**ENTRIES**
[START]

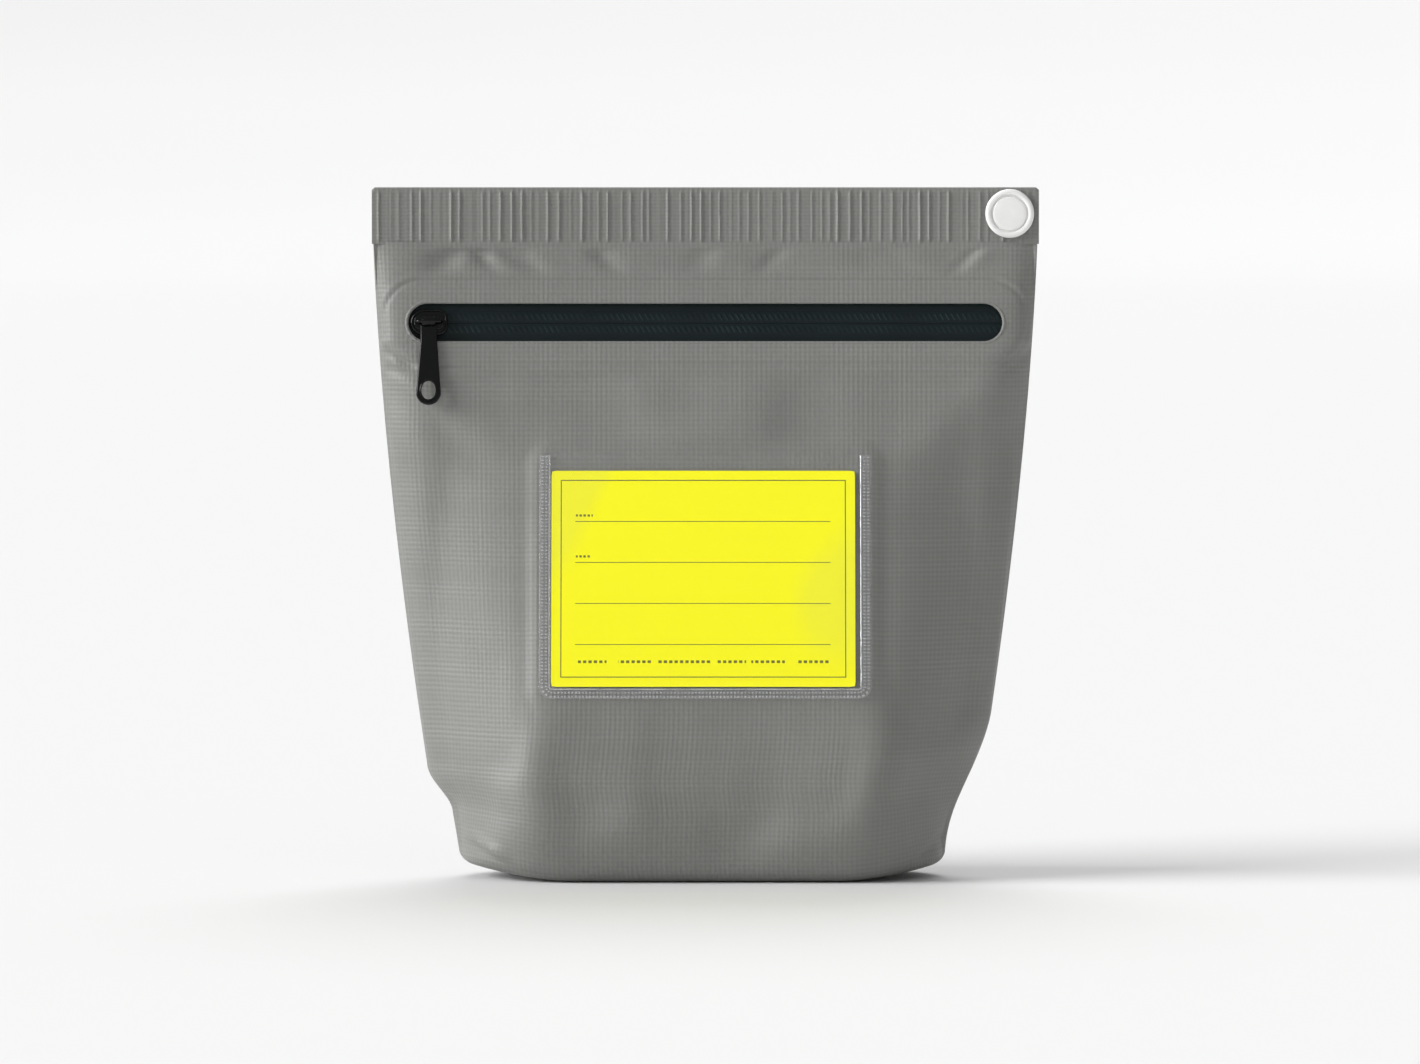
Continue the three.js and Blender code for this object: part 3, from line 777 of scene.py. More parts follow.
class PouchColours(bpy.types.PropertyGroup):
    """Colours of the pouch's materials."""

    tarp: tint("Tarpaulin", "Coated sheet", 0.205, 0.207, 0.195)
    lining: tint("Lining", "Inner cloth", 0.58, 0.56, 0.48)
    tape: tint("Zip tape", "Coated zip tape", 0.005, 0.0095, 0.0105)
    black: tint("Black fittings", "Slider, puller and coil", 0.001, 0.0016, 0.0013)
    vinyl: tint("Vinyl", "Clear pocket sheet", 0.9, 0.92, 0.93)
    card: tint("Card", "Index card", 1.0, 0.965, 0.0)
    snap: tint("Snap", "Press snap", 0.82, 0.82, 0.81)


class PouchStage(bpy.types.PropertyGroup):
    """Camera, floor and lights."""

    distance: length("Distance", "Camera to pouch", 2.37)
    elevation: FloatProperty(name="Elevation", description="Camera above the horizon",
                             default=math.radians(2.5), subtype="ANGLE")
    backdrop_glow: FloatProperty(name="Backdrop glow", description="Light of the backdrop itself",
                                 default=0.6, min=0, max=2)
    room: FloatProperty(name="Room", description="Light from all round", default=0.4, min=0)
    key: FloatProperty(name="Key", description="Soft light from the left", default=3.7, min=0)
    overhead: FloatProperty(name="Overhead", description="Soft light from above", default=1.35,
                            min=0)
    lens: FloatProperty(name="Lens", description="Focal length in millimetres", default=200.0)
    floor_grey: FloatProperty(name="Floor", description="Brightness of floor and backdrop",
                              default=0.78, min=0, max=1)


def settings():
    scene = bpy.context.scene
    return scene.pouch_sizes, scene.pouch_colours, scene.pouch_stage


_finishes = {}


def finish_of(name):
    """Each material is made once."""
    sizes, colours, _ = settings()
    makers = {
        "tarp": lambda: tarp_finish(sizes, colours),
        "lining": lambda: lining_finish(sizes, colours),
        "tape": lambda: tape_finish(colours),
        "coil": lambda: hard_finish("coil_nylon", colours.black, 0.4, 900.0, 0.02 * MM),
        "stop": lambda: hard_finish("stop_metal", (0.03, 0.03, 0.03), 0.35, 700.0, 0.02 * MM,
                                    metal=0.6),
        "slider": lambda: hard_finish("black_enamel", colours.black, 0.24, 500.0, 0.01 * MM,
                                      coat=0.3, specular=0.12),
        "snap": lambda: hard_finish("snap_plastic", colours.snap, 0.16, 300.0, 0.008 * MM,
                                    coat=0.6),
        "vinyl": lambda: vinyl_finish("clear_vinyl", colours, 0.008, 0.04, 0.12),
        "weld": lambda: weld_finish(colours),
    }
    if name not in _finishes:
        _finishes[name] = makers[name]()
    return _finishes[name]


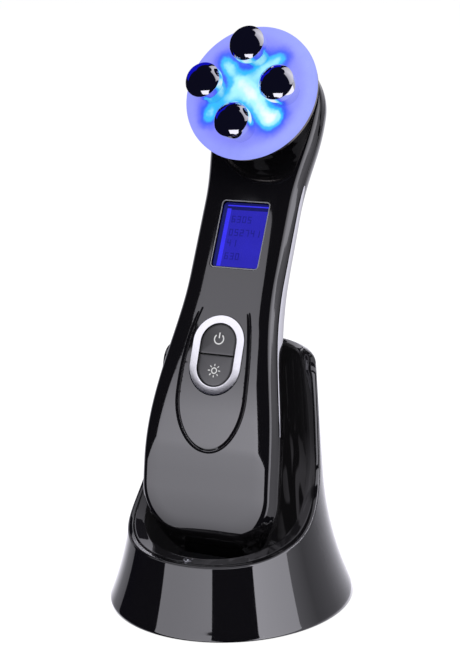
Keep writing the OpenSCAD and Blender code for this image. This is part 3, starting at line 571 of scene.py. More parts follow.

[END]

**EXERCISE PROMPT**
Would you reproduce all the entries exactly?

**THE OUTPUT**
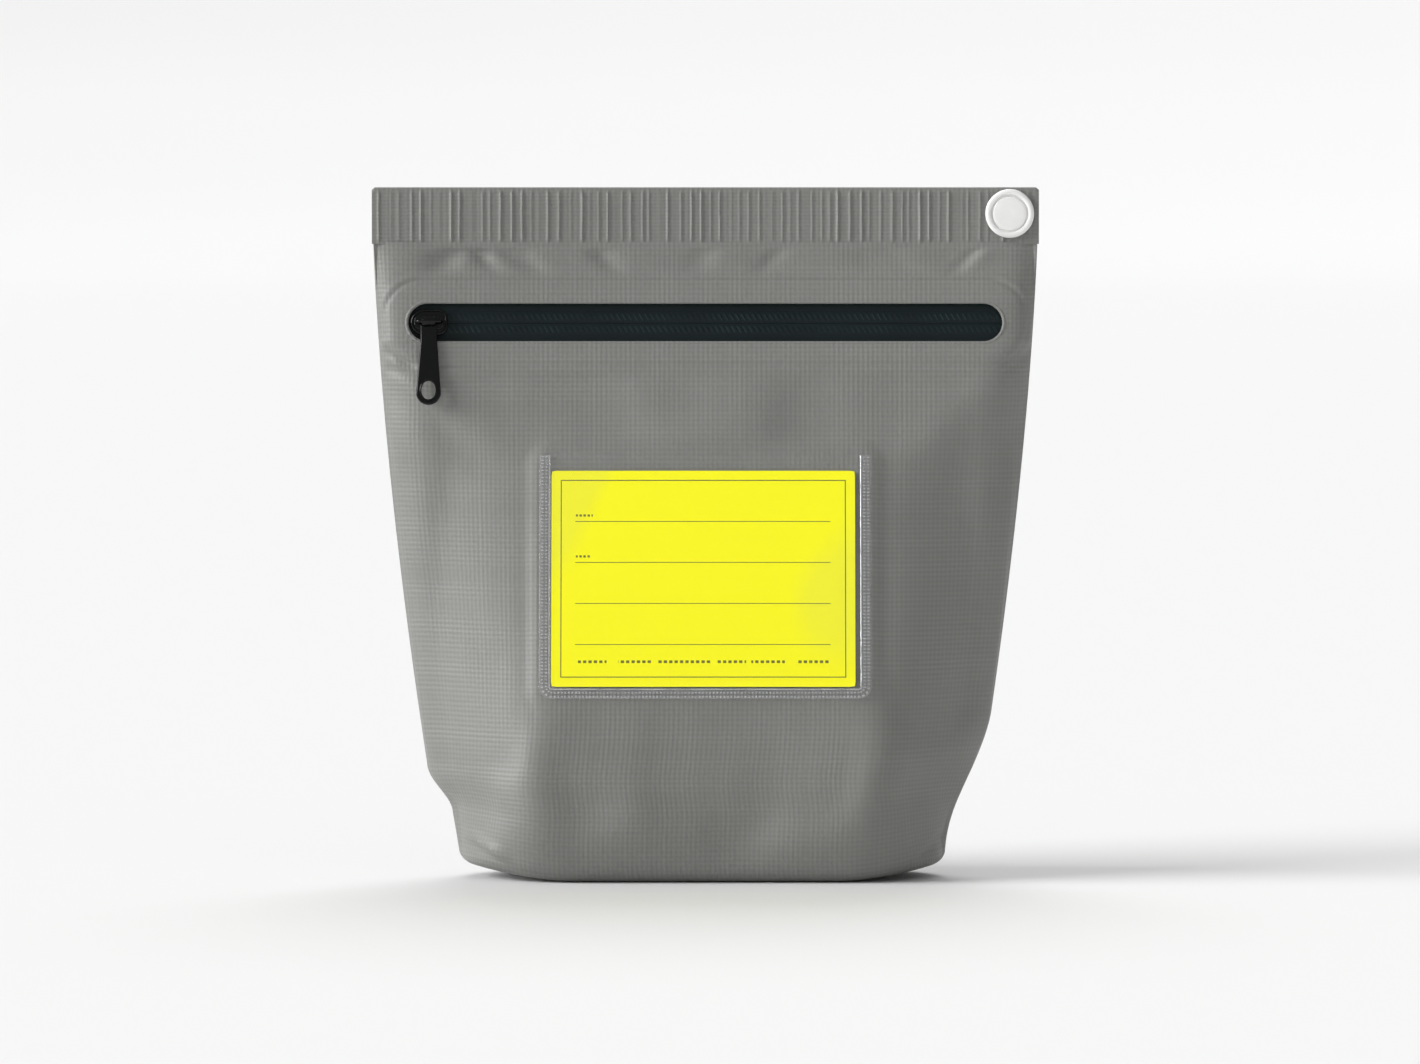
Continue the three.js and Blender code for this object: part 3, from line 777 of scene.py. More parts follow.
class PouchColours(bpy.types.PropertyGroup):
    """Colours of the pouch's materials."""

    tarp: tint("Tarpaulin", "Coated sheet", 0.205, 0.207, 0.195)
    lining: tint("Lining", "Inner cloth", 0.58, 0.56, 0.48)
    tape: tint("Zip tape", "Coated zip tape", 0.005, 0.0095, 0.0105)
    black: tint("Black fittings", "Slider, puller and coil", 0.001, 0.0016, 0.0013)
    vinyl: tint("Vinyl", "Clear pocket sheet", 0.9, 0.92, 0.93)
    card: tint("Card", "Index card", 1.0, 0.965, 0.0)
    snap: tint("Snap", "Press snap", 0.82, 0.82, 0.81)


class PouchStage(bpy.types.PropertyGroup):
    """Camera, floor and lights."""

    distance: length("Distance", "Camera to pouch", 2.37)
    elevation: FloatProperty(name="Elevation", description="Camera above the horizon",
                             default=math.radians(2.5), subtype="ANGLE")
    backdrop_glow: FloatProperty(name="Backdrop glow", description="Light of the backdrop itself",
                                 default=0.6, min=0, max=2)
    room: FloatProperty(name="Room", description="Light from all round", default=0.4, min=0)
    key: FloatProperty(name="Key", description="Soft light from the left", default=3.7, min=0)
    overhead: FloatProperty(name="Overhead", description="Soft light from above", default=1.35,
                            min=0)
    lens: FloatProperty(name="Lens", description="Focal length in millimetres", default=200.0)
    floor_grey: FloatProperty(name="Floor", description="Brightness of floor and backdrop",
                              default=0.78, min=0, max=1)


def settings():
    scene = bpy.context.scene
    return scene.pouch_sizes, scene.pouch_colours, scene.pouch_stage


_finishes = {}


def finish_of(name):
    """Each material is made once."""
    sizes, colours, _ = settings()
    makers = {
        "tarp": lambda: tarp_finish(sizes, colours),
        "lining": lambda: lining_finish(sizes, colours),
        "tape": lambda: tape_finish(colours),
        "coil": lambda: hard_finish("coil_nylon", colours.black, 0.4, 900.0, 0.02 * MM),
        "stop": lambda: hard_finish("stop_metal", (0.03, 0.03, 0.03), 0.35, 700.0, 0.02 * MM,
                                    metal=0.6),
        "slider": lambda: hard_finish("black_enamel", colours.black, 0.24, 500.0, 0.01 * MM,
                                      coat=0.3, specular=0.12),
        "snap": lambda: hard_finish("snap_plastic", colours.snap, 0.16, 300.0, 0.008 * MM,
                                    coat=0.6),
        "vinyl": lambda: vinyl_finish("clear_vinyl", colours, 0.008, 0.04, 0.12),
        "weld": lambda: weld_finish(colours),
    }
    if name not in _finishes:
        _finishes[name] = makers[name]()
    return _finishes[name]


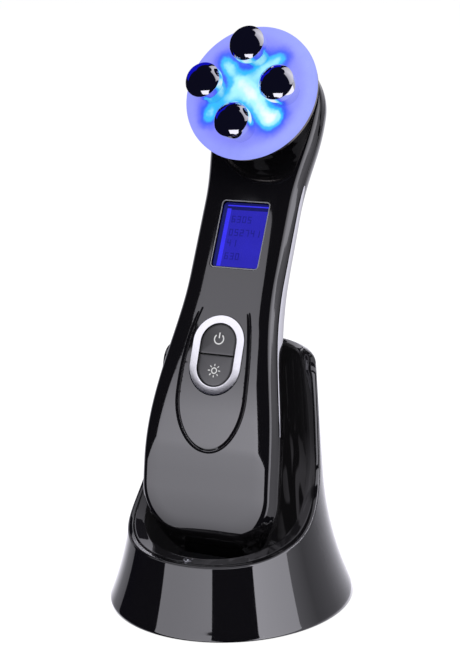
Keep writing the OpenSCAD and Blender code for this image. This is part 3, starting at line 571 of scene.py. More parts follow.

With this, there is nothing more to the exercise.